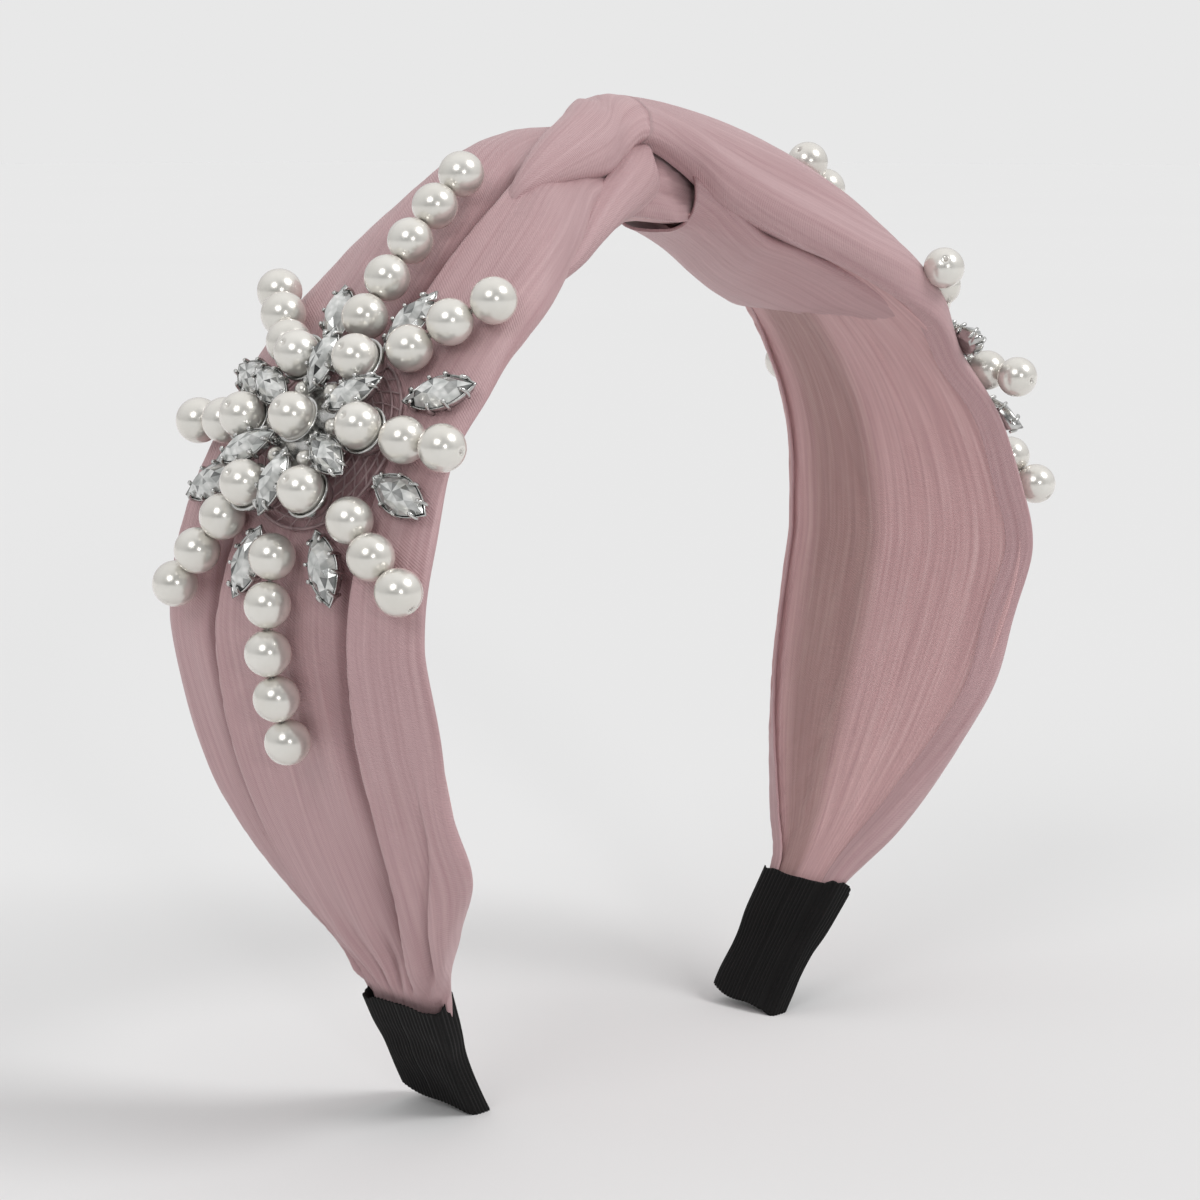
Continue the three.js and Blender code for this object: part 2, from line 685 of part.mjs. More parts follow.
// The frame's origin is the bottom centre of the object's box.
const box = new THREE.Box3().setFromObject(group, true);
group.position.y = -(box.min.y + box.max.y) / 2;

export default group;
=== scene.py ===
"""Looks for the knotted satin headband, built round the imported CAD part.

Shapes are worked out in millimetres in band coordinates and turned into metres as each mesh is made:
  s  the distance along the arch from the crown: negative on the left arm, positive on the right arm,
  y  the distance across the band from its middle line (-y is the front edge),
  n  the height above the arch, away from the head.
"""
import math
import random

import bpy
import numpy as np
from mathutils import Matrix, Vector


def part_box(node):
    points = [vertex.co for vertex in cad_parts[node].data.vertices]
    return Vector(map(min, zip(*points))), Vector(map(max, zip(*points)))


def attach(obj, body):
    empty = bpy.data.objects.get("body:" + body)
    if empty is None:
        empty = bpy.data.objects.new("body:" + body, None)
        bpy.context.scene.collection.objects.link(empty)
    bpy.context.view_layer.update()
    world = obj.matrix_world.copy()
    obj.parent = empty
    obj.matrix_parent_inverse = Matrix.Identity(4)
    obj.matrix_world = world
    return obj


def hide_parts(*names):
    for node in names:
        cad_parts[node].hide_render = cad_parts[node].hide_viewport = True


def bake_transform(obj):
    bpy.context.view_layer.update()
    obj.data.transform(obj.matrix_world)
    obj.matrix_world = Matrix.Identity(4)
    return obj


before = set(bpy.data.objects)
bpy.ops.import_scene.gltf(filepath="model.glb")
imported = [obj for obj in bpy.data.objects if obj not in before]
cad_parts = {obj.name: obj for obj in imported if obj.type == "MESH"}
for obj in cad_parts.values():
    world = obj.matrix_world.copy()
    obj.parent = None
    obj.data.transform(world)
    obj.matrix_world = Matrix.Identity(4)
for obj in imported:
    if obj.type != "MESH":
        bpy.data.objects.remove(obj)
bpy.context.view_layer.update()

MM = 0.001

# ---- Driving dimensions, the same as the CAD part's --------------------------------------------------

ARCH_HALF_WIDTH = 73.5
ARCH_WIDEST_HEIGHT = 82.0
ARCH_CROWN_HEIGHT = 141.5
TIP_HALF_GAP = 36.0
LOWER_CURVE_POWER = 1.31
TIP_SWEEP_BACK = 5.0
SWEEP_LENGTH = 40.0

ARM_FABRIC_HEIGHT = 5.0
NECK_FABRIC_HEIGHT = 3.6
KNOT_EXTRA_HEIGHT = 14.0
CORE_HALF_WIDTH = 5.5

# How far from the crown the knot's and the neck's changes of fabric height begin, and how long each takes.
KNOT_FADE = (8, 64)
NECK_FADE = (140, 30)
LOWEST_RIM = 1.6
RIM_SHARE = 0.4
DOME_POWER = 0.8
STEEPEST_EDGE = 0.985

RIBBON_LENGTH = 25.0
RIBBON_MOUTH_HALF_WIDTH = 8.7
RIBBON_TIP_HALF_WIDTH = 7.6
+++
Aim of the exercise>
Everything from the line containing "the object's box." down to the line containing "for node in" should be repeated exactly, with both end lines kept and no other lines added.

Answer to this exercise>
// The frame's origin is the bottom centre of the object's box.
const box = new THREE.Box3().setFromObject(group, true);
group.position.y = -(box.min.y + box.max.y) / 2;

export default group;
=== scene.py ===
"""Looks for the knotted satin headband, built round the imported CAD part.

Shapes are worked out in millimetres in band coordinates and turned into metres as each mesh is made:
  s  the distance along the arch from the crown: negative on the left arm, positive on the right arm,
  y  the distance across the band from its middle line (-y is the front edge),
  n  the height above the arch, away from the head.
"""
import math
import random

import bpy
import numpy as np
from mathutils import Matrix, Vector


def part_box(node):
    points = [vertex.co for vertex in cad_parts[node].data.vertices]
    return Vector(map(min, zip(*points))), Vector(map(max, zip(*points)))


def attach(obj, body):
    empty = bpy.data.objects.get("body:" + body)
    if empty is None:
        empty = bpy.data.objects.new("body:" + body, None)
        bpy.context.scene.collection.objects.link(empty)
    bpy.context.view_layer.update()
    world = obj.matrix_world.copy()
    obj.parent = empty
    obj.matrix_parent_inverse = Matrix.Identity(4)
    obj.matrix_world = world
    return obj


def hide_parts(*names):
    for node in names:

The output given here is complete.